Object modeling scripts:
________________________________________
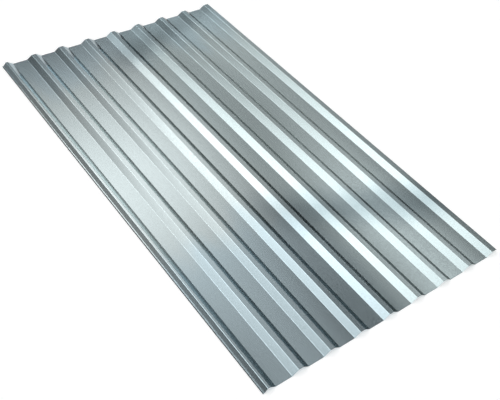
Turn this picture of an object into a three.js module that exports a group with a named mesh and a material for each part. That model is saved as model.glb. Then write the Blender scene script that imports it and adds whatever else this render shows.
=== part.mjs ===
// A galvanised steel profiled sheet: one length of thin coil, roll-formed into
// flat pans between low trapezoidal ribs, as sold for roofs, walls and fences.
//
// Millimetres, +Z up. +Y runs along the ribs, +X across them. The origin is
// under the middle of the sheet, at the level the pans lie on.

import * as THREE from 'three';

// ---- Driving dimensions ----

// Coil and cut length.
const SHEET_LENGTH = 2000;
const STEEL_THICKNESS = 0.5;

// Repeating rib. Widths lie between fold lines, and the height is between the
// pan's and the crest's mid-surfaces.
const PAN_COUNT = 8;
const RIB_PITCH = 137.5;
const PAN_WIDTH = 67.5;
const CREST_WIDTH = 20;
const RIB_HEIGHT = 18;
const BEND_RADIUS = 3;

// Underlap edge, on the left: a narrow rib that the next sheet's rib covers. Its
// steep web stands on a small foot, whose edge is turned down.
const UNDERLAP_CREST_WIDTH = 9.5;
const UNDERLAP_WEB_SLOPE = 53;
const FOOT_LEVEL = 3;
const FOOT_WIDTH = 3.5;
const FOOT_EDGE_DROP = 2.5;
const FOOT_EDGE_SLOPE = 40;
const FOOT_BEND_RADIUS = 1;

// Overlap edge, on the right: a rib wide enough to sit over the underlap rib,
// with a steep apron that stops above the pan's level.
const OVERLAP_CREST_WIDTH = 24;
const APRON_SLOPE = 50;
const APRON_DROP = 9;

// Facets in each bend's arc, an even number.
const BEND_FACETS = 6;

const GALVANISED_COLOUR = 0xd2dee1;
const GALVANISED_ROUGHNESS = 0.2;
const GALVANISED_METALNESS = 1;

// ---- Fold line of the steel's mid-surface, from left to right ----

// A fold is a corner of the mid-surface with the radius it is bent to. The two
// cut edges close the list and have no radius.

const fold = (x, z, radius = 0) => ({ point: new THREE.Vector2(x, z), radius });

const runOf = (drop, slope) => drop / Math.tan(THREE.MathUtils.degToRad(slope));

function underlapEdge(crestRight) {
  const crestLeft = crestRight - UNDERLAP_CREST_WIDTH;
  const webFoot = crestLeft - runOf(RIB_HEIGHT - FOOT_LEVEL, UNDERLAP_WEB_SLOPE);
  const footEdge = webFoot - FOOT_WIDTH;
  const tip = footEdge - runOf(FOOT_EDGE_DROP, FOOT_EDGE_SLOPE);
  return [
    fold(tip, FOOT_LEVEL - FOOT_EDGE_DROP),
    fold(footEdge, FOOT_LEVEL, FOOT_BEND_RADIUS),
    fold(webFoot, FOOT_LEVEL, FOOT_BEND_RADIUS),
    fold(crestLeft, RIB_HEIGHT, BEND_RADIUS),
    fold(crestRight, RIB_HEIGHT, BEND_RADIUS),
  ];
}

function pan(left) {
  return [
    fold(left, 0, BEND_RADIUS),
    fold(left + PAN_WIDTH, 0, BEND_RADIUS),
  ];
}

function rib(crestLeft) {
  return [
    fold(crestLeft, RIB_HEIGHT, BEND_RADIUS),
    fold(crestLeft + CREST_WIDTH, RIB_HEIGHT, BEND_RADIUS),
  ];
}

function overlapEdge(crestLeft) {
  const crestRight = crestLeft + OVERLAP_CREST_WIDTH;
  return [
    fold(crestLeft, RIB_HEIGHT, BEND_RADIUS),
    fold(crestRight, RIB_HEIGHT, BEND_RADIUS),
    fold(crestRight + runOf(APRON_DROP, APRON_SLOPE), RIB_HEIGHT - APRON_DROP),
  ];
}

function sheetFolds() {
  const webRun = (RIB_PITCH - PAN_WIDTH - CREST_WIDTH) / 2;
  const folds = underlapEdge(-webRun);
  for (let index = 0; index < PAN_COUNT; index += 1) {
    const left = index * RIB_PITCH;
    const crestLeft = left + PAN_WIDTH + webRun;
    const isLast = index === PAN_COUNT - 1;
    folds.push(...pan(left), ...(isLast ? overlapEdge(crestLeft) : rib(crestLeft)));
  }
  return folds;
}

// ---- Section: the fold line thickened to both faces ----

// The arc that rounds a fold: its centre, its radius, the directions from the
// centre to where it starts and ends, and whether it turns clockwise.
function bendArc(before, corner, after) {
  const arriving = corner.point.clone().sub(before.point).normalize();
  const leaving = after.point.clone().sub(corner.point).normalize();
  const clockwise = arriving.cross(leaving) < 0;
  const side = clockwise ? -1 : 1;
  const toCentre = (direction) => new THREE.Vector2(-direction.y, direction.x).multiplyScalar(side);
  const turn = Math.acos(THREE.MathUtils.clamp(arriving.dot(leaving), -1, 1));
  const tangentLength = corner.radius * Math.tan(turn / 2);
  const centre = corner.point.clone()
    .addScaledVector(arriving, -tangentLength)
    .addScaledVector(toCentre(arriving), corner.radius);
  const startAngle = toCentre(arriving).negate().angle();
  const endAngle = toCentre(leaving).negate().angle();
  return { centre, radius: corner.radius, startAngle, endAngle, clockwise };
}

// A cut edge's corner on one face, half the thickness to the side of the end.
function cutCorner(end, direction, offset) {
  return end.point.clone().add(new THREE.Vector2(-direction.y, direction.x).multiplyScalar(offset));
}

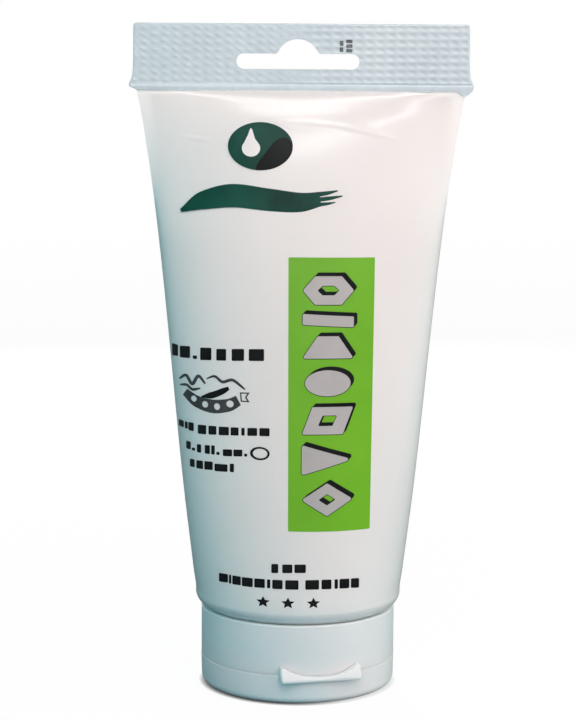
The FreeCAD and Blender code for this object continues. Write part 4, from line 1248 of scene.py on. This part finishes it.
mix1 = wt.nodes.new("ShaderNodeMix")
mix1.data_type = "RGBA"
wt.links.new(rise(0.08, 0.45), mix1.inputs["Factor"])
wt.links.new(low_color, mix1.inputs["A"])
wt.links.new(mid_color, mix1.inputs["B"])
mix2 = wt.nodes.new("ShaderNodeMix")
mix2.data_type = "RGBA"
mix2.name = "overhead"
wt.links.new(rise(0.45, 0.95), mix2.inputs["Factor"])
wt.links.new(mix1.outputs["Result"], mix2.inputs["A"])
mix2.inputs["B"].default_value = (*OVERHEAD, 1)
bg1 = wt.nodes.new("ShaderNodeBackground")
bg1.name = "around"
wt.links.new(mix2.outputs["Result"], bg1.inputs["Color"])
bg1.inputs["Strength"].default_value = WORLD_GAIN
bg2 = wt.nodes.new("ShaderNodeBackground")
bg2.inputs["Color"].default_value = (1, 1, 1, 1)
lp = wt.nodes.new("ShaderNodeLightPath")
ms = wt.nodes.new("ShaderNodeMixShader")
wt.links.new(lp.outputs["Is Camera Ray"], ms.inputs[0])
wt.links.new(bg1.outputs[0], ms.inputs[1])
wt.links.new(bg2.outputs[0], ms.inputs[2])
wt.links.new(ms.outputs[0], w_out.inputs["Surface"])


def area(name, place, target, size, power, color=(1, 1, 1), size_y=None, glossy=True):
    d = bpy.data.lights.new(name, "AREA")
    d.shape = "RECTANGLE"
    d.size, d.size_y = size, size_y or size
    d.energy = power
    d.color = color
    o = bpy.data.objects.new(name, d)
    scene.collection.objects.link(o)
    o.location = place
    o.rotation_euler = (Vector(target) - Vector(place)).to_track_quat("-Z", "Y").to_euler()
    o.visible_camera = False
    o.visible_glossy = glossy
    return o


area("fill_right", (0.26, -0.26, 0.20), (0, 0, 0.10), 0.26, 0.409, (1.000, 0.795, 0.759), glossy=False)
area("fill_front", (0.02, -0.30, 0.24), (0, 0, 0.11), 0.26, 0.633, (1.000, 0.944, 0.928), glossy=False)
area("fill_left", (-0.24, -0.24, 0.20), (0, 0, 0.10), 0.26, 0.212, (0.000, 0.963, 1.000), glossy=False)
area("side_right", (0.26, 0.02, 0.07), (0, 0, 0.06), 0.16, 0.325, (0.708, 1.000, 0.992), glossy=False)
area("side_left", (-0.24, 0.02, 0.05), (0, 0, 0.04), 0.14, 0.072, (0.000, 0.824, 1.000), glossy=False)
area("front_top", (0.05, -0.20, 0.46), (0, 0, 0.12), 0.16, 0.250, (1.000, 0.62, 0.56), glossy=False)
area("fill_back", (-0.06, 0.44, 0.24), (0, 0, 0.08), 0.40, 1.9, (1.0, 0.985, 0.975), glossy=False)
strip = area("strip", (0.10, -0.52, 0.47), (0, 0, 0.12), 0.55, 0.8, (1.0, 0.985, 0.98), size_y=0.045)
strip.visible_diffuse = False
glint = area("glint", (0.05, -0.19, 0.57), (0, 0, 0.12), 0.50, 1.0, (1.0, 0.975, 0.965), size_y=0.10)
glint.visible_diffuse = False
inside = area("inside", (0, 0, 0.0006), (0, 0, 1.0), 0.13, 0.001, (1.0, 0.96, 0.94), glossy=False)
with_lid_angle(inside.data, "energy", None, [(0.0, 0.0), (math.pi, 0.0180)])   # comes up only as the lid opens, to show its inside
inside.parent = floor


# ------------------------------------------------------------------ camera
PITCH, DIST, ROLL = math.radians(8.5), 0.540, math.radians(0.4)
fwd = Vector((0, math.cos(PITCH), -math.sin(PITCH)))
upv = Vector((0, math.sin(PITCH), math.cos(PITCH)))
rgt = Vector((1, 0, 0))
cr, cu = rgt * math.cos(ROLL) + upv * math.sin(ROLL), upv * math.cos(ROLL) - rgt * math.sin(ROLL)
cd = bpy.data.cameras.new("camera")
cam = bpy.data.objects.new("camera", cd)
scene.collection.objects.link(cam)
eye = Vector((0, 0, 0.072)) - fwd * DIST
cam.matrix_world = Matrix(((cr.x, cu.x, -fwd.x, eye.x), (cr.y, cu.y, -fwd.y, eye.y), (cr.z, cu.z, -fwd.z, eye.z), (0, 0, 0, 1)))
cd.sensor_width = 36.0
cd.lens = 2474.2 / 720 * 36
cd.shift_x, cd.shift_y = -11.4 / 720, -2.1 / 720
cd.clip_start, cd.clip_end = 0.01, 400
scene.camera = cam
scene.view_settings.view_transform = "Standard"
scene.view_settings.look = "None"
________________________________________
--- What you have to do ---
Tally up the lines with the word "part" in them, and answer with that number by itself.

--- In response ---
3